Platform
- Cover of the U.S. paperback release of the novel.
- Original title: Plateforme
- Language: French
- Publication date: 2001

= Platform (novel) =

2001 novel by Michel Houellebecq

Platform (Plateforme) is a 2001 novel by French writer Michel Houellebecq. It is about a misanthropic Frenchman who meets a woman in Thailand with whom he starts a travel agency that offers package holidays for sex tourists. It was translated into English by Frank Wynne in 2002.

==Plot summary==
The story is the first-person narrative of a fictional character named Michel Renault, a Parisian civil servant who, after the murder of his father by muslim migrants (an honor crime) and thanks to a hefty inheritance, engages in sex tourism in Thailand, where he meets a travel agent named Valérie. Valérie and Renault begin an affair, and, after moving back to France, hatch a plan with Valérie's boss (who works in the travel industry in the Aurore group, an allusion to the real-life Accor group) to launch a new variety of package holiday called "friendly tourism", implicitly aimed at Europeans looking for a sexual experience whilst on vacation. Single men and women—and even couples—are to be targeted, and would vacation in specially designed "Aphrodite Clubs".

Initially, the name "Venus clubs"—an allusion to the Villa Venus clubs dreamed of by Eric Veen in Vladimir Nabokov's classic Ada or Ardor—is suggested. However, this is rejected as being too explicit. It is decided that Thailand is the best location for the new clubs, with the advertising making it clear that Thai women would also be easily available. The tours are to be marketed predominantly to German consumers, as it is perceived that there will be less moral outrage in Germany than in France.
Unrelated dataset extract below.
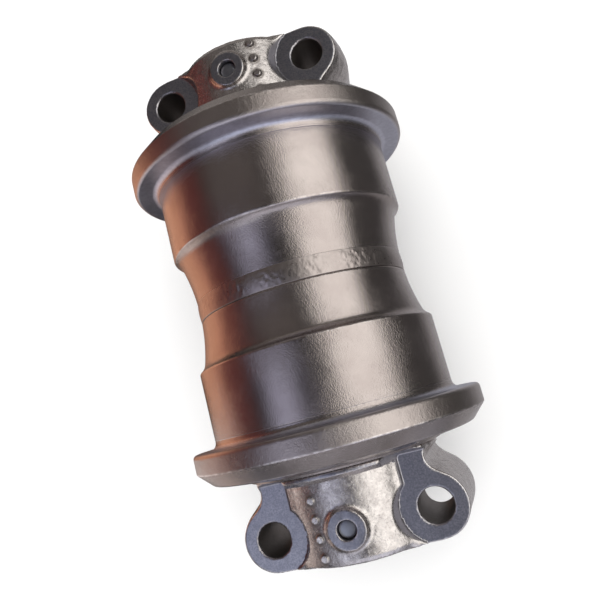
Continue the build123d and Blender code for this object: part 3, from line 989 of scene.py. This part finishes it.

Michel, Valérie and her boss Jean-Yves travel to Thailand on one of their company's tours incognito and enjoy an idyllic holiday. They decide that they will move to Thailand permanently, to perpetuate the bliss they experience there. However, towards the end of their holiday, Muslim extremists commit a terrorist act in which Valérie is killed. Michel is left bereft, and at the end of the novel he travels back to Thailand to die.

==Legacy==
After describing Islam as "the most stupid religion" in a published interview about the book, Houellebecq was charged for inciting racial and religious hatred but the charges were ultimately dismissed, as it has been ruled that the right to free speech encompasses the right to criticize religions. The novel and its author have been deemed "prophetic" or "prescient", as the last part depicts an Islamic terrorist attack which bears strong similarities with the bombings in Bali in October 2002, about a year later (and the novel was published on 27 August 2001, a few days before the 11 September 2001 attacks). A similar coincidence, involving Houellebecq, Islam and terrorism, would occur 13 years later, when his novel Submission, dealing with Islam again (although in a more nuanced and less confrontational way), was published on 7 January 2015, the day of the Charlie Hebdo shooting.

==Adaptations==
A play in Spanish based on the book, adapted and directed by Calixto Bieito, premiered at the 2006 Edinburgh International Festival.

Alain Dual adapted the novel into the 2014 comic book Plateforme. Dual corresponded with Houellebecq throughout the process and receiving input about dialogues and possible improvements.